Юрка хотел было отставить тещин «магарыч» — вдруг обидой посчитает, выпил, с аппетитом захрумкал огурцом.
Но на четвертый день эта семейная идиллия Юрке изрядно надоела, да и Верины «наряды» уменьшились — подогнал Юрка дела на «базу» и поэтому объявил утром:
— На работу буду подаваться.
Вера хотела было в причитание удариться, руки в боки — точно борец на ковре, но теща в защиту зятя встала:
— И правильно, Юрий. У нас по присказке — дом невелик, а сидеть не велит, обязательно какое-нибудь дело сыщется. Уж лучше ты на работу отправляйся.
Путешествие до бригадного стана бесследно не прошло: нога покалеченная тягуче заныла, на лбу испарина выступила, но Юрка старался держаться молодцом. Невелико геройство — ногу в шнек сунуть, да еще сострадание к себе искать. Поэтому, когда с ребятами-собригадниками здоровался, в ладонь всю силу вкладывал — дескать, не ослаб Глазков, фасон держит. И ребята, будто поняв, что от них требуется, с расспросами не лезли, только Парамонов по спине кулаком стукнул.
— Держись, Юрка, за одного битого двух небитых дают!
Трактор Юрка свой нашел в гараже уже изрядно ободранным — постаралась братва, недаром говорят: без хозяина товар сирота. Пока ремень вентилятора искал, свечу к пускачу да разные другие мелочи, которые «одолжили», почти полдня прошло.
В поле выехал уже часам к двум, на несколько минут заскочив домой пообедать. Трудновато было сцепление выжимать больной ногой, а так нормально, будто и не было вынужденного перерыва. И почти до самого вечера возил Юрка кукурузную массу к животноводческим фермам. Работалось легко, хотелось даже песню запеть, но в тракторе какая песня — за треском голоса собственного не услышишь.

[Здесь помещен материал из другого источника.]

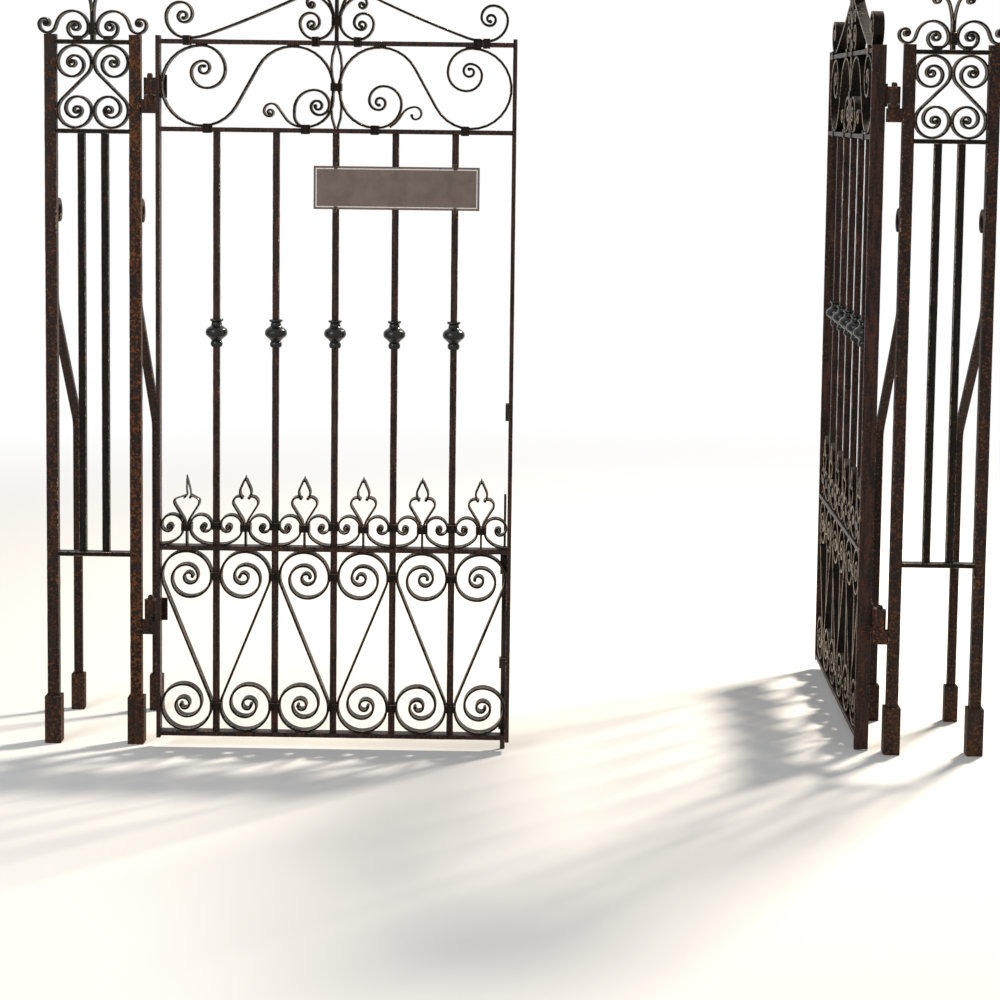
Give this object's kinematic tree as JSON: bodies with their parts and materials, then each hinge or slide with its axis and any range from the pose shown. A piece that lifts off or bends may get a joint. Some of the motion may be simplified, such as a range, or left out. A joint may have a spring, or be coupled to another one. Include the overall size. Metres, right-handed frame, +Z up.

Настроение светлое дождик испортил, вроде бы и с ничего собравшийся, тучка набежала с овчину, а ливень повис над полями по-весеннему, взахлеб затараторил по накатанной до блеска дороге, и тележка заскользила неуправляемо, начала трактор болтать из стороны в сторону.
Вот так всегда: дожди идут не тогда, когда просят, а когда косят. А ведь договорились с комбайнерами допоздна поработать — не вышел номер. Теперь одно оставалось — отвезти тележку зеленой массы в летний лагерь буренкам, и шабаш. Засветло управиться можно и еще дома какую-нибудь немудрую работенку исполнить. С тем расчетом и повернул Юрка на дорогу, к Дальним Станам. Поле так называлось — Дальние Станы. В дневное время казаки там землю не пахали, а сенокосы держали и каждый своим станом стоял. Отсюда и название пошло. И сейчас половина поля не пахалась: сизые валуны мореные словно из земли растут, любой плуг исковеркаешь.